Of course not. Only people who believe every stupid OHPI poll that comes out would think that.

That may exaggerate the reality -- but even a 6% lead for Biden (OH PI has 10%, and 4% is about the margin of error) is a near-killer at this stage of the Presidential race. Consider that Arizona has a fast-growing Mexican-American population, and that it has credibility in politics. If the Democrats are using one of their strongest assets from their convention, then it may be ads that have a young woman who looks like a high-fashion model lamenting the death of her father from COVID-19 and connecting that to Trump policies eloquently and coherently. That could explain much. (Anyone from Arizona?)  

As significant is that a CNN poll has Biden up 52-42 in Wisconsin today. That too is a killer at this stage.  At this point I would figure that either Arizona or Wisconsin seals a Biden win. A 10% lead for Biden in Arizona is now credible due to GOP bungling of COVID-19 at both the state and federal level. It is just as bad that Trump doesn't crack 42 in Wisconsin as that Biden is at 52. There was a FoX News poll that had Biden up 9% in Arizona...

A 10% lead gives one about a 91% chance of winning the state at this stage. Arizona and Wisconsin are different enough that they might not quite move in tandem.

Probability is multiplicative. Trump will need both Arizona and Wisconsin, and his chance of winning both is .09 x .09 = .0081, which is less than 1%.  So it's only 9%? Then it is .13 x .09 = .0107, which is just over 1%.

CNN also polled North Carolina, a state which Donald Trump absolutely, positively, must win. A 3% lead gives Biden a 64% chance of winning if nothing goes screwy. Things get worse for Trump with this result... and although he has a 36% chance of winning North Carolina, his position there in no way helps him. North Carolina is very different from both Arizona and Wisconsin, so between Arizona, North Carolina, and Wisconsin, Trump has this chance of winning all three (and, really, he must):

.09 x .09 x .36 = 0.002916  .. or one in almost 343 if you see the results in Arizona, North Carolina, and Wisconsin.

I can play other games with probability. Take two states in which Trump seems to have an edge. A couple days ago Nate Silver had Trump's probability of winning Texas at 68% and of winning Iowa at 67%. A two-thirds chance of winning both states separately is not the same as the chance of winning them together.

.67 x .68 = .4556.

As a Democrat who absolutely despises Trump, I would be biting my fingernails off if the election hinged on Iowa and Texas singly as chances for a Biden win, but even that combination (OK, Biden will win Wisconsin should he win Iowa) would have an even harsher effect on some Trump supporter who takes statistics and probability seriously. Regrettably for the quality of their lives, they don't take probability and statistics seriously. (At the college level, statistics is the easiest set of math courses). Trump would have slightly more than a 45% chance of winning.

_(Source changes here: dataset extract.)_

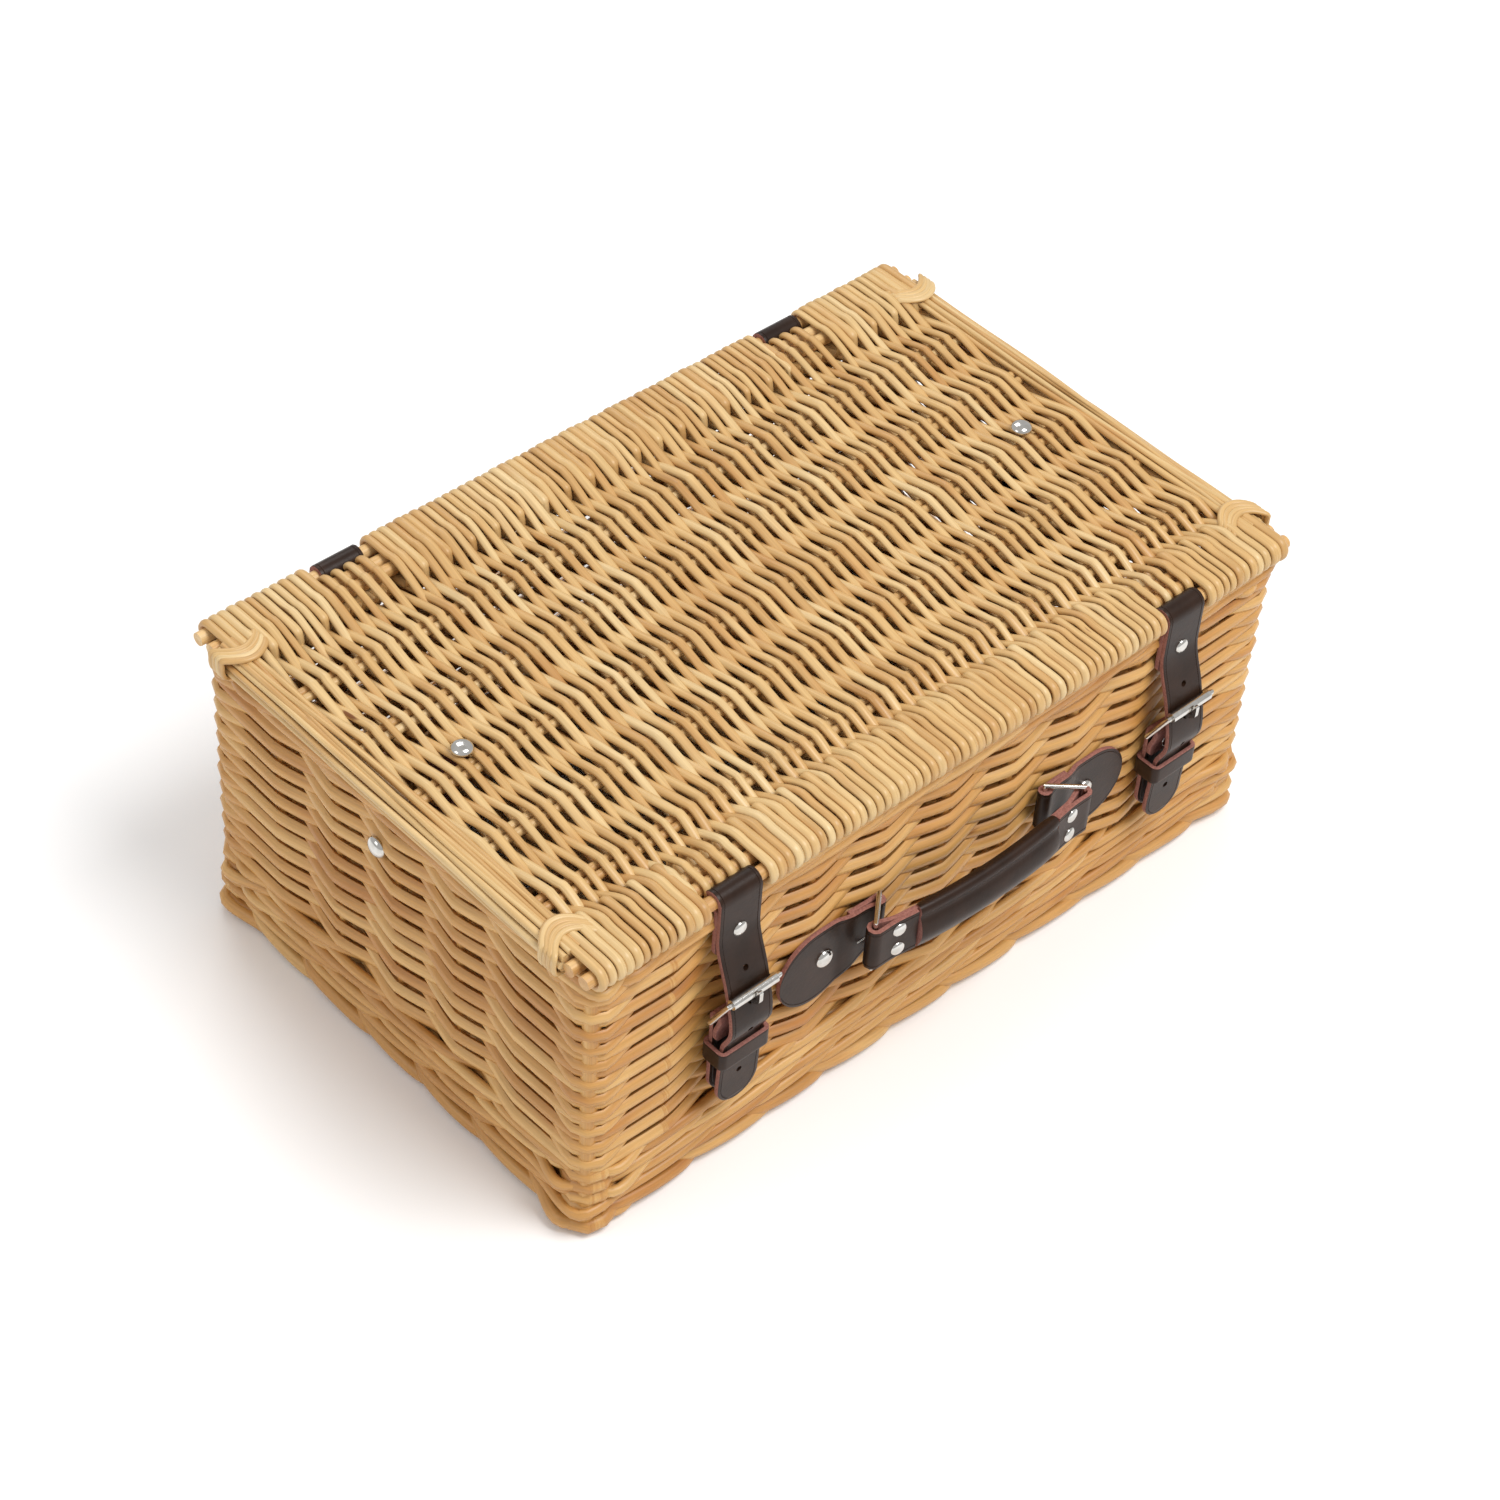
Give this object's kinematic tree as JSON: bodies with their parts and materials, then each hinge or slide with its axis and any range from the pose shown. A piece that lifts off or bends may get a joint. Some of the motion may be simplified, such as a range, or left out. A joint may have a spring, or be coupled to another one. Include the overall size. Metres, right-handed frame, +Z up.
{
  "type": "wicker picnic hamper",
  "caption": "Lidded rectangular willow hamper with a hinged lid, buckled leather straps and a leather carry handle on metal rings.",
  "frame": {"origin": "middle of the flat underside of the base", "axes": "+X along the long side to the right seen from the front, -Y out of the front with the handle and buckles, +Z up"},
  "size_m": [0.46, 0.3134, 0.193],
  "materials": {
    "willow_weave": "satin",
    "willow_rods": "satin",
    "leather": "satin",
    "nickel": "polished"
  },
  "bodies": {
    "basket": {"foot_border": "willow_rods", "base_weave": "willow_weave", "base_sticks": "willow_rods", "wall_front_weave": "willow_weave", "wall_back_weave": "willow_weave", "wall_left_weave": "willow_weave", "wall_right_weave": "willow_weave", "wall_stakes": "willow_rods", "corner_posts": "willow_rods", "rim_border": "willow_rods", "plate_staples": "nickel", "hinge_loop_left": "leather", "hinge_loop_right": "leather", "hinge_rivet_left": "nickel", "hinge_rivet_right": "nickel", "chape_left": "leather", "chape_right": "leather", "chape_rivet_left": "nickel", "chape_rivet_right": "nickel", "keeper_left": "leather", "keeper_right": "leather", "handle_plate_left": "leather", "handle_plate_right": "leather", "plate_stud_left": "nickel", "plate_stud_right": "nickel", "wall_stud_left": "nickel", "wall_stud_right": "nickel", "stay_left": "leather", "stay_right": "leather"},
    "lid": {"lid_weave": "willow_weave", "lid_front_stick": "willow_rods", "lid_front_inner_sticks": "willow_rods", "lid_back_stick": "willow_rods", "lid_back_inner_sticks": "willow_rods", "lid_stakes": "willow_rods", "lid_end_border_left": "willow_rods", "lid_end_border_right": "willow_rods", "lid_corner_bindings": "willow_rods", "lid_stud_left": "nickel", "lid_stud_right": "nickel"},
    "strap_left": {"strap_left": "leather", "strap_rivet_left": "nickel"},
    "buckle_left": {"buckle_frame_left": "nickel"},
    "roller_left": {"buckle_roller_left": "nickel"},
    "prong_left": {"buckle_prong_left": "nickel"},
    "ring_left": {"ring_left": "nickel"},
    "strap_right": {"strap_right": "leather", "strap_rivet_right": "nickel"},
    "buckle_right": {"buckle_frame_right": "nickel"},
    "roller_right": {"buckle_roller_right": "nickel"},
    "prong_right": {"buckle_prong_right": "nickel"},
    "ring_right": {"ring_right": "nickel"},
    "handle": {"handle_strap": "leather", "handle_grip": "leather", "handle_rivets": "nickel"}
  },
  "joints": [
    {"name": "lid_hinge", "type": "hinge", "parent": "basket", "child": "lid", "pos_m": [0, 0.139, 0.1835], "axis": [-1, 0, 0], "range_deg": [0, 105], "deforming": ["stay_left", "stay_right"]},
    {"name": "strap_left_swing", "type": "hinge", "parent": "lid", "child": "strap_left", "pos_m": [-0.141, -0.139, 0.1835], "axis": [-1, 0, 0], "range_deg": [0, 165]},
    {"name": "buckle_left_swing", "type": "hinge", "parent": "basket", "child": "buckle_left", "pos_m": [-0.141, -0.14635, 0.112], "axis": [1, 0, 0], "range_deg": [0, 60]},
    {"name": "prong_left_swing", "type": "hinge", "parent": "basket", "child": "prong_left", "pos_m": [-0.141, -0.14635, 0.112], "axis": [1, 0, 0], "range_deg": [0, 60]},
    {"name": "roller_left_spin", "type": "hinge", "parent": "buckle_left", "child": "roller_left", "pos_m": [-0.141, -0.15665, 0.131], "axis": [1, 0, 0], "continuous": true},
    {"name": "strap_right_swing", "type": "hinge", "parent": "lid", "child": "strap_right", "pos_m": [0.15, -0.139, 0.1835], "axis": [-1, 0, 0], "range_deg": [0, 165]},
    {"name": "buckle_right_swing", "type": "hinge", "parent": "basket", "child": "buckle_right", "pos_m": [0.15, -0.14635, 0.112], "axis": [1, 0, 0], "range_deg": [0, 60]},
    {"name": "prong_right_swing", "type": "hinge", "parent": "basket", "child": "prong_right", "pos_m": [0.15, -0.14635, 0.112], "axis": [1, 0, 0], "range_deg": [0, 60]},
    {"name": "roller_right_spin", "type": "hinge", "parent": "buckle_right", "child": "roller_right", "pos_m": [0.15, -0.15665, 0.131], "axis": [1, 0, 0], "continuous": true},
    {"name": "ring_left_swing", "type": "hinge", "parent": "basket", "child": "ring_left", "pos_m": [-0.049, -0.14385, 0.106], "axis": [0, 0, 1], "range_deg": [-10, 10]},
    {"name": "handle_pivot", "type": "hinge", "parent": "ring_left", "child": "handle", "pos_m": [-0.063, -0.15635, 0.106], "axis": [0, 0, 1], "range_deg": [-8, 8]},
    {"name": "ring_right_swing", "type": "hinge", "parent": "basket", "child": "ring_right", "pos_m": [0.063, -0.14385, 0.106], "axis": [0, 0, 1], "range_deg": [-10, 10]}
  ],
  "couplings": [
    {"joint": "buckle_left_swing", "follows": "strap_left_swing", "ratio": 0.36364},
    {"joint": "prong_left_swing", "follows": "strap_left_swing", "ratio": 0.36364},
    {"joint": "buckle_right_swing", "follows": "strap_right_swing", "ratio": 0.36364},
    {"joint": "prong_right_swing", "follows": "strap_right_swing", "ratio": 0.36364},
    {"joint": "handle_pivot", "follows": "ring_left_swing", "ratio": -0.8},
    {"joint": "ring_right_swing", "follows": "ring_left_swing", "ratio": 1}
  ]
}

"45" is a lucky number? Only fools believe in lucky numbers.      

I am slow to recognize the effects of events upon polling, but nothing that Trump has said recently better resembles what one might hear from a statesman than a madman. The has deprecated America's soldiers, which doesn't make friends even on what President Trump calls "the Left", and he has been exposed as a liar (and not simply wrong) about COVID-19.